— STATED EXERCISE —
Each line from the beginning of the data below through the line containing "self.count = 0" should be repeated exactly, please.

— DATA SHOWN —
-- -- --

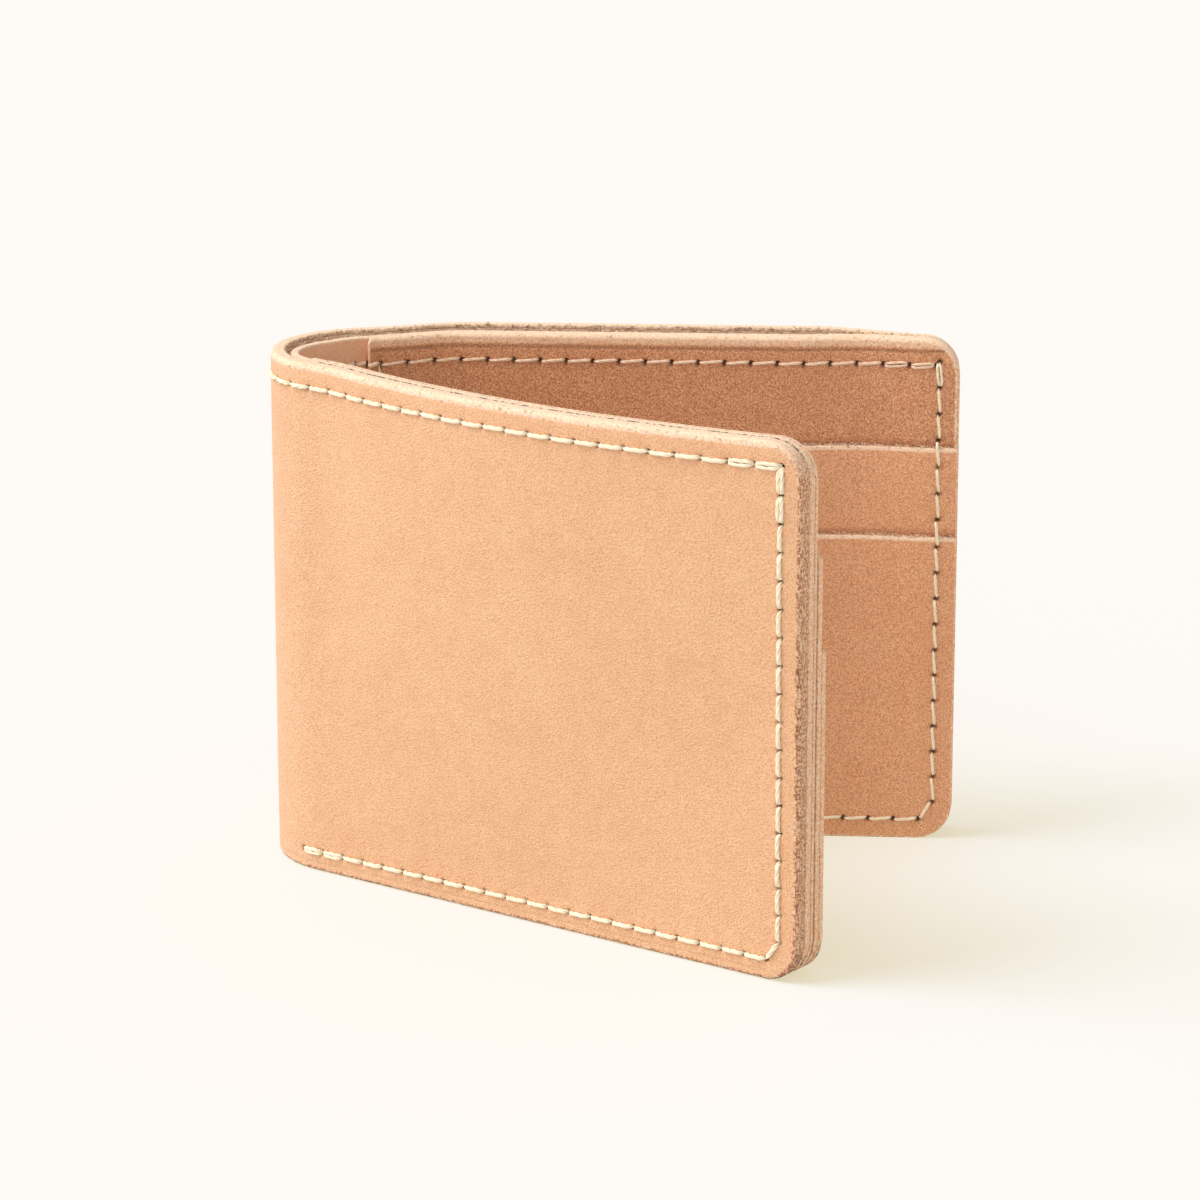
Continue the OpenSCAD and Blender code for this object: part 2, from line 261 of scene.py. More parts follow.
class Sheet:
    """Gathers the vertices and faces of one piece of leather."""

    def __init__(self, half):
        self.half = half
        self.points, self.lay, self.mark, self.faces = [], [], [], []
        self.count = 0

    def add(self, s, n, z, edge, flesh, dark):
        """Adds vertices and returns their numbers. edge, flesh and dark are shares for the material."""
        self.points.append(place(self.half, s, n, z))
        self.lay.append(np.stack([along(self.half, s), z, n], -1))
        self.mark.append(np.stack(np.broadcast_arrays(edge, flesh, dark, s)[:3], -1))
        ids = np.arange(self.count, self.count + len(s))
        self.count += len(s)
        return ids

    def strip(self, a, b):
        """Quads between two rows of vertices."""
        self.faces += [
            (a[i], b[i], b[i + 1], a[i + 1]) for i in range(len(a) - 1)
        ]

    def hairs(self, s, depth, z, reach_out, out):
        """Loose fibres rooted at the places given. Each is a bent, closed spike of three sides that
        leans along the sheet and up, and stands off the sheet by up to reach_out. out is the fine
        face's way, which the windings follow."""
        count = len(s)
        turn = rng.uniform(0.15, math.pi - 0.15, count)
        length = rng.uniform(0.4, 1.1, count)
        stand, curl = reach_out * rng.uniform(0.1, 1.0, count), rng.normal(0, 0.25, count)
        rings = []
        for share, width in ((0.0, 1.0), (0.5, 0.85), (1.0, 0.3)):
            reach = length * share
            cs = s + reach * np.cos(turn) + curl * share**2
            cz = z + reach * np.sin(turn) * (1 - 0.3 * share)
            cn = face_n(self.half, depth, cs, cz) + stand * share
            ring = []
            for side in range(3):
                a = 2 * math.pi * side / 3
                x, y = out * HAIR_R * width * math.cos(a), HAIR_R * width * math.sin(a)
                ring.append(self.add(cs - x * np.sin(turn), cn + y, cz + x * np.cos(turn), 1.0, 1.0, 0.0))
            rings.append(ring)
        for low, high in zip(rings[:-1], rings[1:]):
            for side in range(3):
                a, b, c, d = low[side], low[side - 2], high[side - 2], high[side]
                self.faces += list(zip(a, b, c, d))
        self.faces += list(zip(*rings[-1]))
        self.faces += list(zip(*reversed(rings[0])))

    def build(self, name, material):
        points = np.concatenate(self.points) * MM
        mesh = bpy.data.meshes.new(name)
        mesh.from_pydata(points, [], [tuple(int(i) for i in f) for f in self.faces])
        for label, rows in (("lay", self.lay), ("mark", self.mark)):
            values = np.concatenate(rows).astype(np.float32)
            attribute = mesh.attributes.new(label, "FLOAT_VECTOR", "POINT")
            attribute.data.foreach_set("vector", values.ravel())
        mesh.polygons.foreach_set("use_smooth", [True] * len(mesh.polygons))
        mesh.materials.append(material)
        mesh.update()
        piece = bpy.data.objects.new(name, mesh)
        bpy.context.scene.collection.objects.link(piece)
        return piece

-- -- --

— ANSWER BELOW —
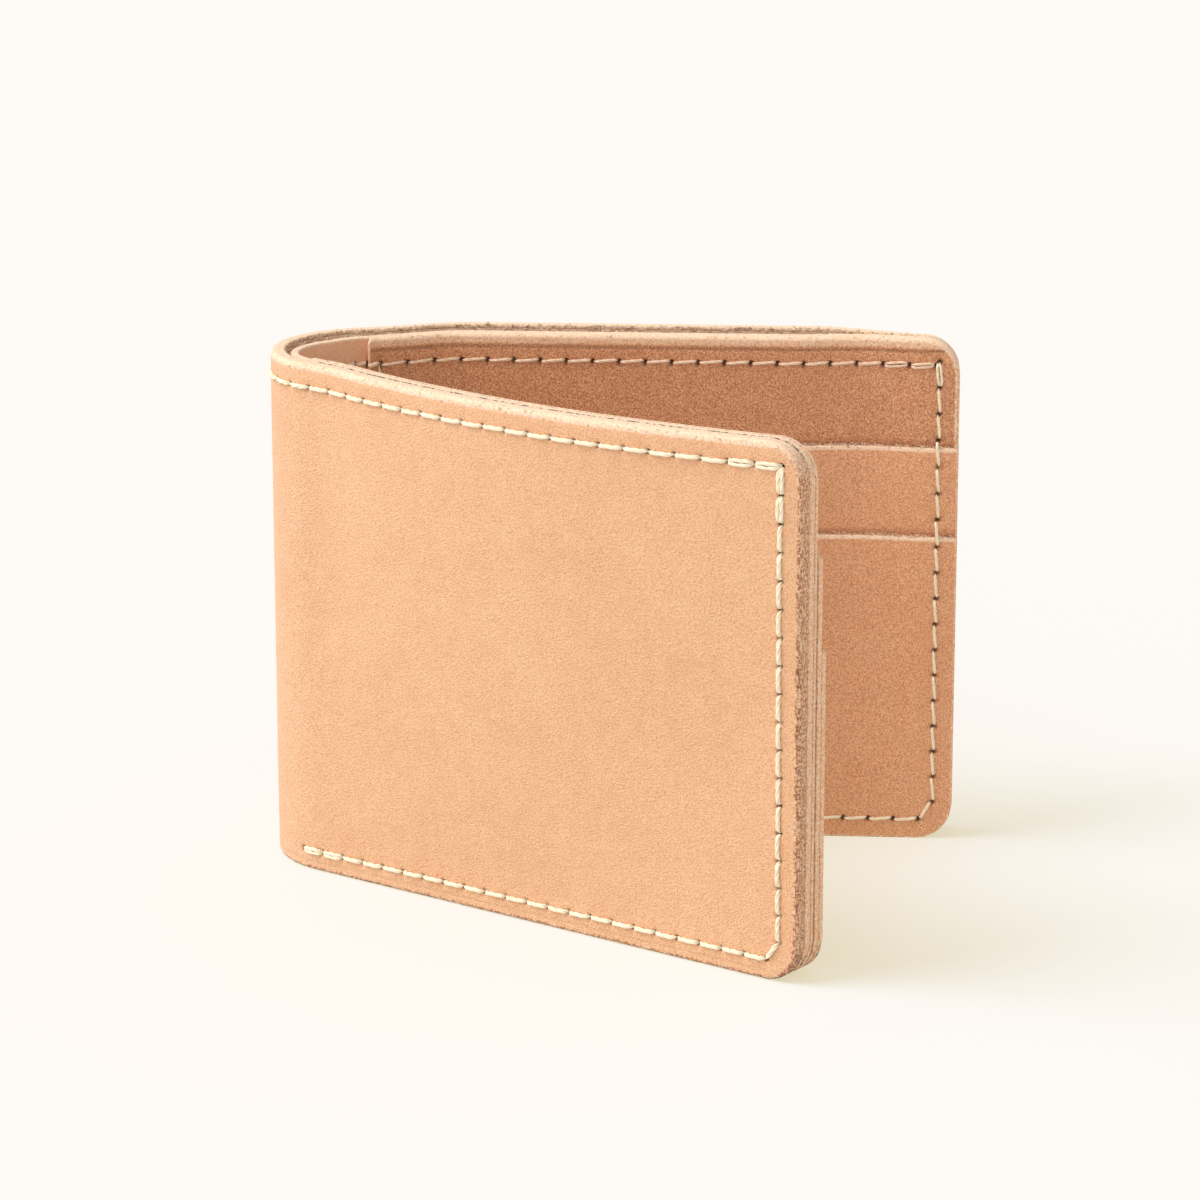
Continue the OpenSCAD and Blender code for this object: part 2, from line 261 of scene.py. More parts follow.
class Sheet:
    """Gathers the vertices and faces of one piece of leather."""

    def __init__(self, half):
        self.half = half
        self.points, self.lay, self.mark, self.faces = [], [], [], []
        self.count = 0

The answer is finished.